6. It isn't a solid, it cannot be managed as a solid

"They don't handle like solids - they break apart. The puck machine manufacturers try to say pucks are solids but they break apart."(6)

7. Pucks' ferrous contamination must be removed before remelt

Additional work means additional charges. In many cases, the smelter must shred and then run the scrap through separation, adding cost to the process (and decreasing what you'll be paid.)

8. Transportation costs and issues

See Pucking Claims.

9. Additional noise pollution

Hydraulic compression isn't quiet no matter what they claim.

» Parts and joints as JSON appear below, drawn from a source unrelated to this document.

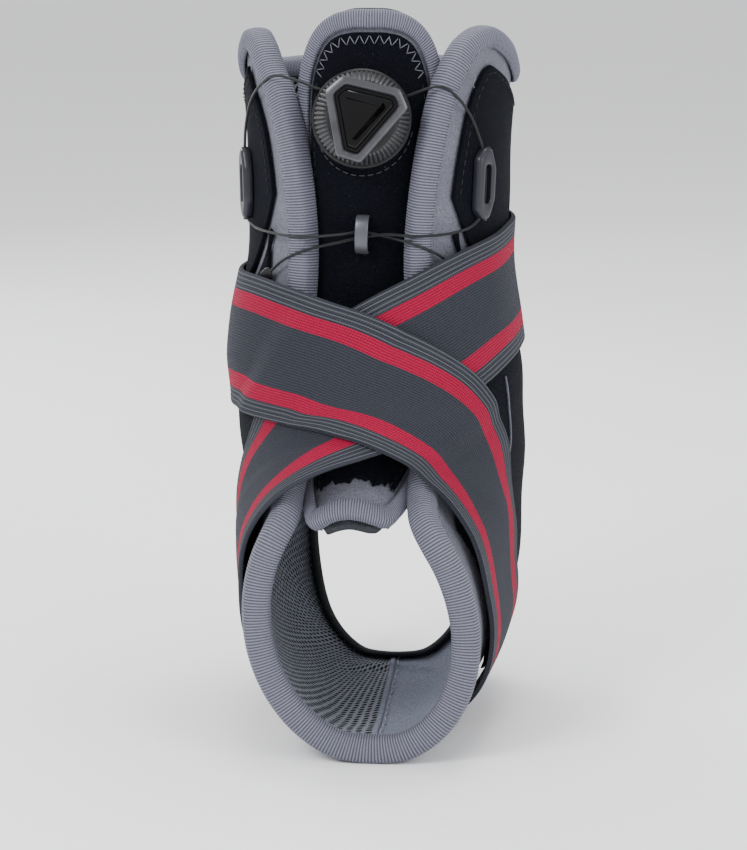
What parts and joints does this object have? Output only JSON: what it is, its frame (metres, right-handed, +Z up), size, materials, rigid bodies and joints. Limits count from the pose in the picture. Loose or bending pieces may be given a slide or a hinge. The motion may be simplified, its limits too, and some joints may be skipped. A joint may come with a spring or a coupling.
{
  "type": "ankle brace",
  "caption": "Padded ankle brace with open heel and toes, a tongue, a rotary lace dial, thin laces through guides and crossing elastic straps.",
  "frame": {"origin": "on the flat underside of the sole, below the middle of the leg", "axes": "+Z up the leg, -Y towards the toes, +X towards the viewer's right"},
  "size_m": [0.0936, 0.1304, 0.2227],
  "materials": {
    "shell_fabric": "light gray padded fabric, matt",
    "mesh_lining": "gray spacer mesh with rows of small holes",
    "brushed_lining": "gray brushed fabric",
    "ribbed_binding": "gray ribbed elastic binding",
    "thin_binding": "thin dark binding",
    "loop_fabric": "black brushed loop fabric",
    "pad_fabric": "dark gray padded fabric",
    "strap_elastic": "charcoal ribbed elastic with two red stripes",
    "black_plastic": "black, satin",
    "gun_metal": "gun-metal gray, satin",
    "gloss_black": "black, glossy",
    "gray_plastic": "gray, satin",
    "steel_lace": "dark twisted wire"
  },
  "bodies": {
    "brace": {"shell": "shell_fabric", "lining_left": "mesh_lining", "lining_right": "brushed_lining", "edge_binding": "ribbed_binding", "heel_binding": "thin_binding", "upper_panel": "loop_fabric", "lower_panel_left": "loop_fabric", "lower_panel_right": "loop_fabric", "tongue_pad": "pad_fabric", "tongue_cover": "shell_fabric", "tongue_panel": "loop_fabric", "tongue_binding": "ribbed_binding", "strap_under": "strap_elastic", "strap_over": "strap_elastic", "dial_base": "black_plastic", "lace_left": "steel_lace", "lace_right": "steel_lace", "guide_left": "gray_plastic", "guide_right": "gray_plastic", "keeper_loop": "gloss_black", "lace_anchor_left": "black_plastic", "lace_anchor_right": "black_plastic"},
    "dial_knob": {"dial_ring": "black_plastic", "dial_bezel": "gun_metal", "dial_insert": "gloss_black"}
  },
  "joints": [
    {"name": "dial_turn", "type": "hinge", "parent": "brace", "child": "dial_knob", "pos_m": [-0.00199, -0.04091, 0.19018], "axis": [0.1029, -0.9794, 0.1736], "continuous": true}
  ]
}
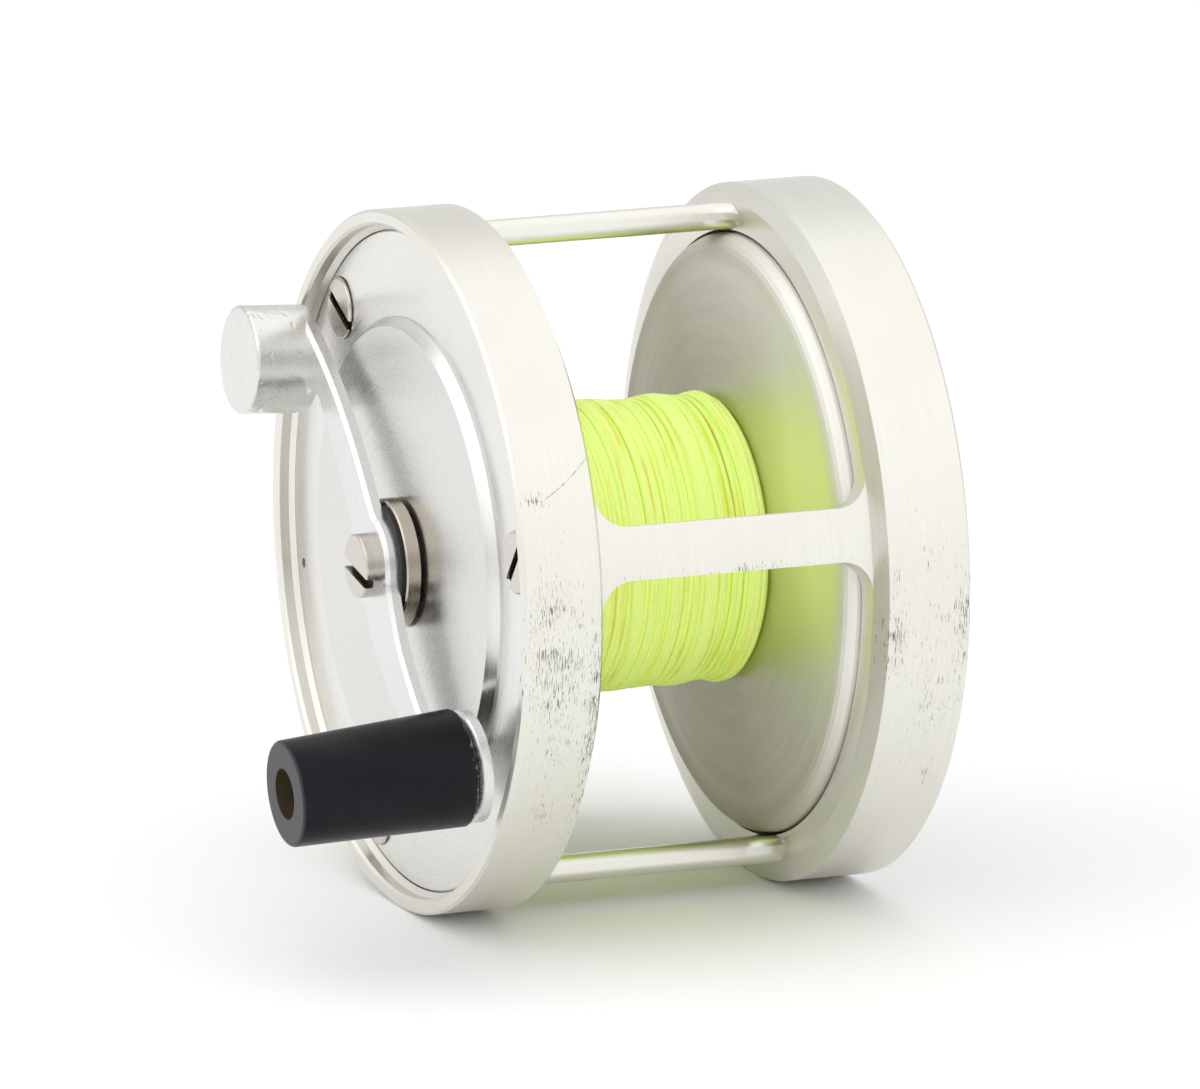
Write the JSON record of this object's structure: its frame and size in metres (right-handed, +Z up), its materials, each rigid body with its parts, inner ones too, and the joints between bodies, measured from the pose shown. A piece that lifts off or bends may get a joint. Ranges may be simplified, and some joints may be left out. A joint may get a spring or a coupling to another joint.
{
  "type": "fly fishing reel",
  "caption": "Fly fishing reel: open one-piece turned cage, narrow spool wound with backing line, S-shaped counterweighted crank and plain round foot plate.",
  "frame": {"origin": "middle of the reel's outline seen from above, on the surface it stands on", "axes": "+Y along the spindle away from the crank, +Z up as it stands on its rims and foot tip, +X to the right seen from the crank side"},
  "size_m": [0.0992, 0.092, 0.09],
  "materials": {
    "frame_aluminium": "satin turned",
    "plate_aluminium": "satin turned",
    "flange_aluminium": "turned, polished lip",
    "crank_aluminium": "polished",
    "weight_aluminium": "satin, dented",
    "screw_steel": "turned",
    "collar_steel": "turned",
    "shaft_steel": "ground",
    "bush_brass": "turned",
    "pin_brass": "dull",
    "washer_black": "fibre",
    "grip_black": "worn satin",
    "line_yellow": "fluorescent braid",
    "shoe_fibre": "brake lining",
    "pin_dark": "dark"
  },
  "bodies": {
    "cage": {"frame": "frame_aluminium", "face_plate": "plate_aluminium", "face_plate_screws": "screw_steel", "index_pin": "pin_dark", "front_bush": "bush_brass", "back_plate": "plate_aluminium", "back_plate_screws": "screw_steel", "back_bush": "bush_brass", "bearing_cap": "collar_steel", "reel_foot": "frame_aluminium", "foot_screws": "screw_steel", "shoe_pins": "shaft_steel", "pawl_pin": "shaft_steel", "pawl_spring": "shaft_steel"},
    "spool": {"spindle": "shaft_steel", "spool_arbor": "flange_aluminium", "spool_front_flange": "flange_aluminium", "spool_back_flange": "flange_aluminium", "backing_line": "line_yellow", "crank_collar": "collar_steel", "crank_washer": "washer_black", "crank_arm": "crank_aluminium", "crank_screw": "screw_steel", "counterweight": "weight_aluminium", "counterweight_pin": "shaft_steel", "grip_pin": "pin_brass", "brake_drum": "bush_brass", "click_gear": "shaft_steel"},
    "handle": {"grip": "grip_black"},
    "shoe_right": {"brake_shoe_right": "shoe_fibre"},
    "shoe_left": {"brake_shoe_left": "shoe_fibre"},
    "drag": {"drag_cam": "shaft_steel", "drag_lever": "crank_aluminium", "lever_screw": "screw_steel"},
    "pawl": {"click_pawl": "shaft_steel"}
  },
  "joints": [
    {"name": "spool_spin", "type": "hinge", "parent": "cage", "child": "spool", "pos_m": [0.00462, 0.01068, 0.045], "axis": [0, 1, 0], "continuous": true},
    {"name": "grip_spin", "type": "hinge", "parent": "spool", "child": "handle", "pos_m": [0.03501, -0.03403, 0.02457], "axis": [0.0021, -0.9982, -0.0593], "continuous": true},
    {"name": "drag_turn", "type": "hinge", "parent": "cage", "child": "drag", "pos_m": [0.00462, 0.04103, 0.0685], "axis": [0, 1, 0], "range_deg": [0, 45]},
    {"name": "shoe_right_swing", "type": "hinge", "parent": "cage", "child": "shoe_right", "pos_m": [0.00952, 0.03343, 0.02196], "axis": [0, 1, 0], "range_deg": [0, 0.9]},
    {"name": "shoe_left_swing", "type": "hinge", "parent": "cage", "child": "shoe_left", "pos_m": [-0.00028, 0.03343, 0.02196], "axis": [0, 1, 0], "range_deg": [-0.9, 0]},
    {"name": "pawl_swing", "type": "hinge", "parent": "cage", "child": "pawl", "pos_m": [0.01962, 0.03263, 0.045], "axis": [0, 1, 0], "range_deg": [-6, 6], "stiffness_Nm_per_rad": 0.002}
  ],
  "couplings": [
    {"joint": "shoe_right_swing", "follows": "drag_turn", "ratio": 0.02},
    {"joint": "shoe_left_swing", "follows": "drag_turn", "ratio": -0.02}
  ]
}
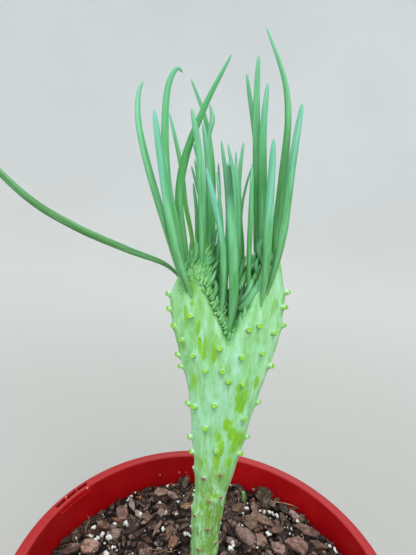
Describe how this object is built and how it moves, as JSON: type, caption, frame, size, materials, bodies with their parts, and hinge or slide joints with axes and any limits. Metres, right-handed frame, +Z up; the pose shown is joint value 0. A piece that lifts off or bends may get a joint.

10. Increased maintenance and repair activity

My cousin works in maintenance at a major scrap handler in northern Indiana. He shared over Christmas that they have puckers from two different manufacturers, and they both go down consistently. Maybe it is the equipment. Of course, maybe it is him....

Pucking leads to continual equipment maintenance because the process causes rapid die wear due to the small surface of the chamber, constantly being slammed by metal. (Chip processing equipment typically has easily-replaced surfaces because of such wear.) And, should a solid wander into the chamber, you're damaging or destroying the die.

11. Slower throughput means processing lag time

Puckers are slower than continuous chip processing, so you lose floorspace while things are backed up.

 

(1) "Recovery Processes," Cutting Tool Engineering, July 2003, page 41
(2) "The case against pucking - 2: Continuous chip management versus pucking," William Nemedi, President, Inter-Source Recovery Systems, Inc., Machining, July/August 2003, page 28
(3) E. Santiago, Marketing Manager for Amada Cutting Technologies Inc., in "Recovery Processes," Cutting Tool Engineering, July 2003, page 40
(4) "The case against briquetters: 1", Jeff Solomon, CEO, Globe Metal Recycling Services, Inc., Ste. Catherine, Quebec, Machining, July/August 2003
(5) http://www.prab.com/chip%20processing%20pacesetter.html, February 2005
(6) Ken Karpinski, Chairman of the Board, Bay Metal Inc.